Quick question: What does organisational sustainability look like in 2024?

Donna Lyndsey is Strategic Market Lead for Sustainability at Ordnance Survey, one of the key forces in climate measurement and modelling. Taking five, here she shares thoughts on the what we can expect from the sector this year.

What do you think is going to be new in 2024?  

‘Validation and verification processes are going to grow in significance for companies as they wrangle new regulations and disclosures that affect their corporate reporting.  These regulations are increasing focus on sustainable practice, emissions, environmental impact and climate risk.  We need to have trusted monitoring, reporting and verification systems in place, which must be objective and transparent.

‘Confidence must be restored in the accuracy of claims made in the voluntary carbon credits market. We can achieve this now by combining monitoring capabilities from space (Earth Observation), air and ground data collection. OS VeriEarth®, which was launched last year, combines satellite and ground-based data with location intelligence to create and visualise a baseline of a habitat in a target location.  

‘We may also see greater citizen engagement as technology enables companies to understand individual values through digital fingerprinting and AI capabilities, in turn leading to a greater need to protect individuals’ data from being harvested. AI will enable mass efficiency savings in the processing of data to enable patterns to be identified faster for predictive and preventative measures, such as to ensure appropriate use of land and the reductions of harms.

‘An example of this will be the impending mandatory requirements for Biodiversity Net Gain in England. But the quality of data used to inform the AI will be critical to ensure that the insights created by AI models can be checked or validated and the provenance of training data, specifically ground truth data, is known, otherwise we run a real risk of bias and skewed results leading to poor outcomes. 

‘Encouraged by the successes of last year’s COP28 we will see greater global corporate collaboration in the move forward to drive systematic change and to help the markets become a protective force.  There will be significant battle lines drawn between those who resist the transition and those who see great opportunity and the need to change. The winners will be responsible for our planet’s future. 

What’s going to stay the same in 2024?  

‘I think it’s clear that the relationship between EO (Earth Observation) and Geo (geospatial data) will remain critically important. At OS we are working on several projects to help customers get more insight and detail from this information. EO data can show many things, but to make informed, on-the-ground decisions, it needs context. This is where accurate geospatial data can support. By providing a geospatial lens, users can see the detail and the true impact.  

‘One good example of this is heat mapping information. In a project backed by the UK Space Agency, OS collaborated with the National Centre for Earth Observation, using satellite data to monitor and map heat in urban locations.
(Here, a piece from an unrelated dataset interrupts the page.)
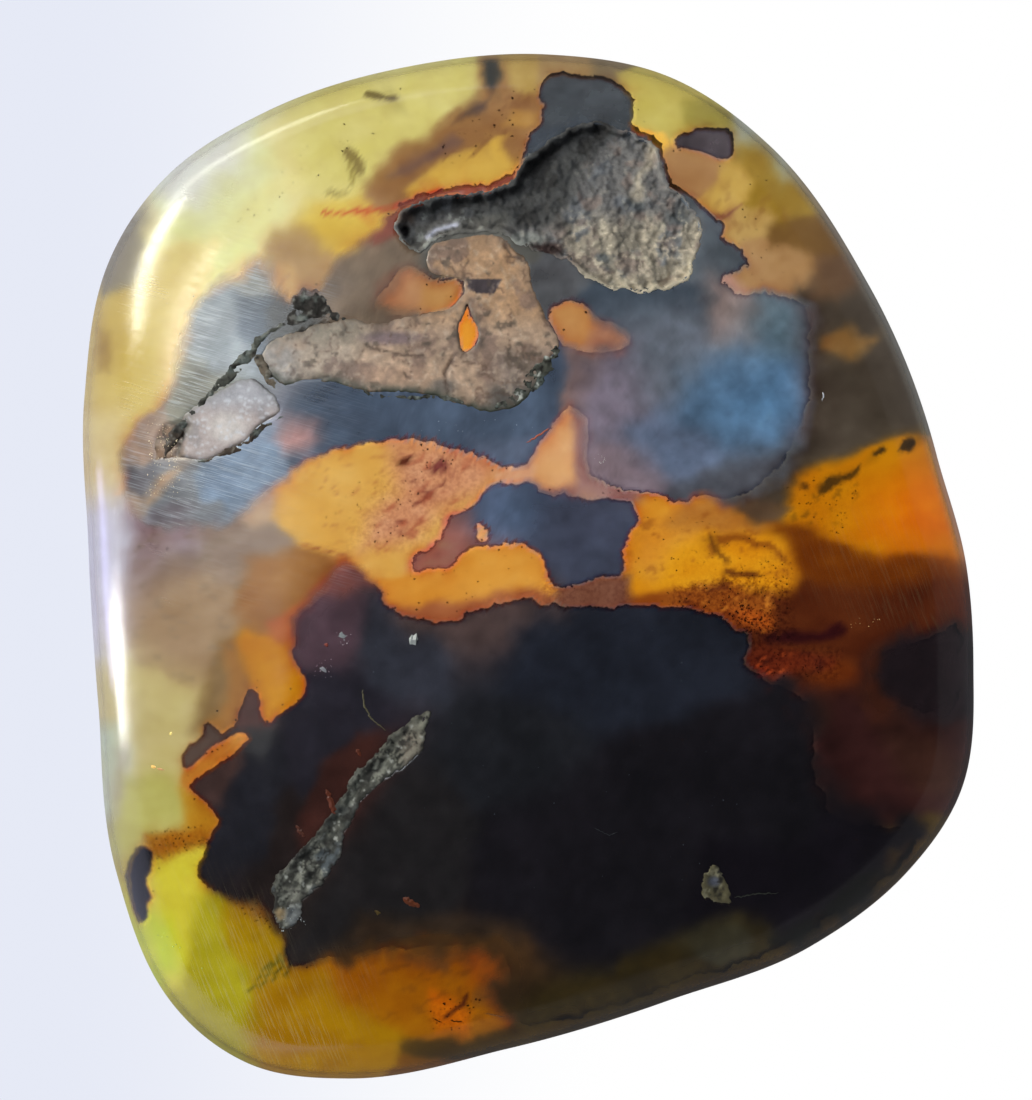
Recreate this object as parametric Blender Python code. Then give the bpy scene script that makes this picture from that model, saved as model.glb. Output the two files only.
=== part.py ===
"""Polished pebble of burmite amber with dark debris, calcite and rock in it.

The pebble lies on its small flat spot, +Z up, with its origin in the middle of
that spot. Lengths here are millimetres until a mesh is made, which is in metres.
"""

import math

import bmesh
import bpy
from mathutils import Vector
from mathutils.geometry import delaunay_2d_cdt

# Driving dimensions, in millimetres
EQUATOR_HEIGHT = 4.0
DOME_RISE = 9.0
ROUNDNESS = 2.4
BELLY_RISE = 1.0
FLAT_SPOT_CUT = 0.05
UNDERSIDE_EDGE = 22.0
PARTING_EDGE = 0.985
PARTING_DEPTH = 3.4
GAP = 0.3

DEBRIS_THICKNESS = 1.0
DEBRIS_SHARE_OF_RIM = 0.35
CALCITE_THICKNESS = 1.2
VEIN_THICKNESS = 1.1
CHIP_THICKNESS = 0.9
PIT_DEPTH = 1.8
PIT_CRUST_THINNEST = 0.35

SEGMENTS = 56
DOME_RINGS = 11
UNDERSIDE_SHARES = [0.975, 0.95, 0.91, 0.86, 0.78, 0.64, 0.44]
SHEET_SPACING = 3.2
SHEET_MARGIN = 1.1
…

The aim was to provide meaningful insights for policymakers to manage the impacts of climate change in hot spots across the UK and further afield.

‘Geospatial data can be combined with other datasets such as climate data to unlock insights into the impact of climate change.  One of the outcomes was to show definitively that the presence of vegetation in urban neighbourhoods means these areas are much cooler than those without. Higher levels of tree cover and green space – or both – can make a drastic difference to temperature.  This helps planners conclude that the future mapping of cities must include more green space and cover to help mitigate the risk of serious heat events.   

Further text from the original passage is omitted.